No statue, however bad, should be condemned to a desolate old age. In a decorative landscape the figures are never happy unless they are enjoying themselves and in a portrait even ugliness is rendered charming by the presence of a child, a dog or bird. Diana in a garden should not be without her hound, nor Neptune without his sea monster; Mars should be mated with Venus, Flora with Vertumnus, Cupid with Psyche; every Amazon should have her warrior and every nymph her satyr.
The two most important statues acquired by Sir George are indeed those of Diana and Neptune, said to be the work of Caligari, friend and contemporary of Tiepolo (1696 –1770). They are placed in the centre of the garden at the southern edge of the Middle Lawn. They do not face the Hall but gaze out of the garden, drawing the eye to the views of nature beyond.
Also on this central axis of the garden looking out are the Two Giants, sculpted from a soft white stone and brought from Italy by Sir George.
Walking from the Hall to the centre of the Middle Lawn one catches glimpses to the left and right of two fountains. Giving the lie to Sir George’s claims that marble never looks good in England these are of Veronese marble which turns from dull grey to outrageous pink under every shower of rain. Their shape, resembling candles in their holders has given them their gardener’s names of First and Second candle.
In the ballroom garden there is another statue of Neptune in stone mounted on a Veronese marble basin. His whiskered features remind Sir Reresby of his grandfather, Sir George.
On the eastern edge of the garden Warrior and Amazon guard the entrance to Broxhill Wood, although it has been suggested that they should be more properly titled Athena and Achilles. The Warrior is Sir George’s final large statue in the garden, perched alone at the eastern end of the Bottom Terrace, now alas without his sword.
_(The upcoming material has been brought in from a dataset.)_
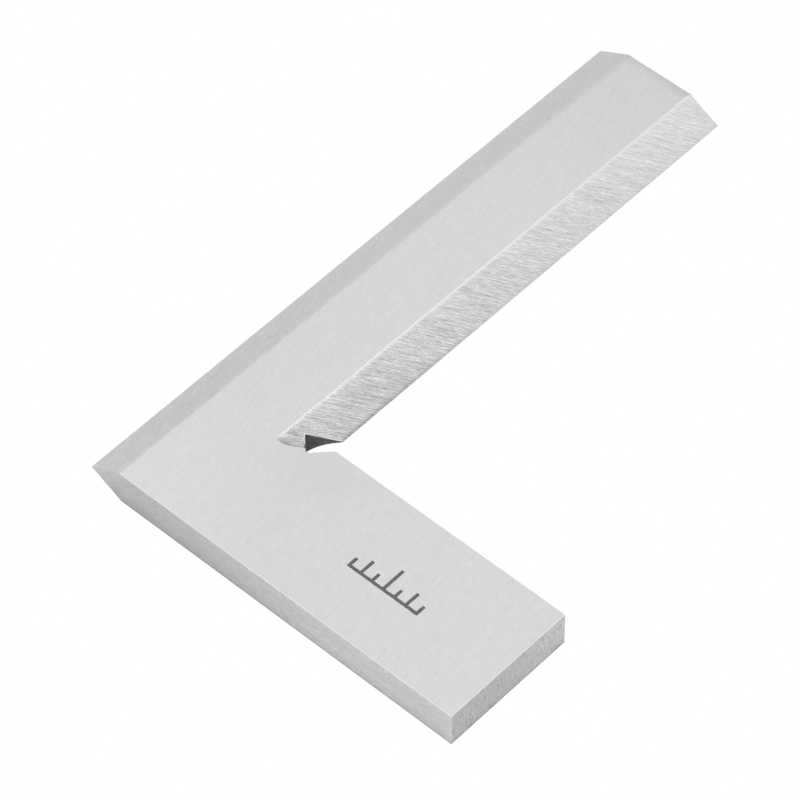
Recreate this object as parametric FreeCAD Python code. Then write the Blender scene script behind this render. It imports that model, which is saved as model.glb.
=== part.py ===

John Piper saw fit to paint the portrait of Amazon, his artistic licence bringing the figures closer together than they really are.
Sir Osbert’s sole contribution to the sculpture of the garden is the Victorian statue, the Angel of Fame by Sir Hamo Thorneycroft (1850 – 1925). Sir Osbert placed it on the western edge of the garden where it became overwhelmed by rhododendrons. Rediscovered in the 1980s, and given a pedestal at the end of the Lime Avenue, she was gilded by Lady Sitwell in 2002, and now has one of the finest views of the garden.
The Spanish sculptress, and great friend of the Sitwells, Fiore de Henriquez (1921 – 2004), has contributed the greatest number of statues to the garden. In the north east corner is the 1965 sculpture Oceanic Flower. Across the garden on the Top Lawn is a lifesize bronze of the cellist Amarylis Flemming and on the other side of the Bothy Wall are two abstract bronzes, Tree and Flying Fish, shipped over from the US in 2005.
In Broxhill Wood at the end of the Holly Walk is the resin sculpture The Policeman, the last major work of Ivor Roberts Jones (1913 – 1996). A bronze taken from this stands at Hendon Police College, a memorial to all those officers who perished in the Kings Cross underground fire.
Close by in Broxhill Wood Pandora stands in the classical temple at the end of the Camellia Walk. Although timeless in appearance, these are recent additions to the garden, the temple arriving in the 1980s, Pandora herself not until 2000.
In the stable yard, is the fountain Aspiration by David Backhouse. This triumvirate of naked women originally graced the foyer of the Nat West tower in the City of London. The building was extensively damaged by an IRA bomb in 1993 and after rebuilding, a new home had to be found for the statue. It arrived at Renishaw in 2002.
The most recent commissions at Renishaw were for the Childrens’ Walk in 2007. Local chainsaw sculptresses, Lorraine Botterill and Lea Torp Nielsen, contributing the storyteller’s seat and tree carvings respectively. Lorraine’s sheep family has also arrived this winter and we are looking forward to hosting an exhibition of the work of these two artists in June/July 2009.
Other sculptures on loan to Renishaw are
Arab horse trotting by Sally Arnup, Carrying the Afghan Hound by John Mills,
Venus du Lac and Short cut draw blood by Richard Swain, and Leaf Memory by Steven Duncan.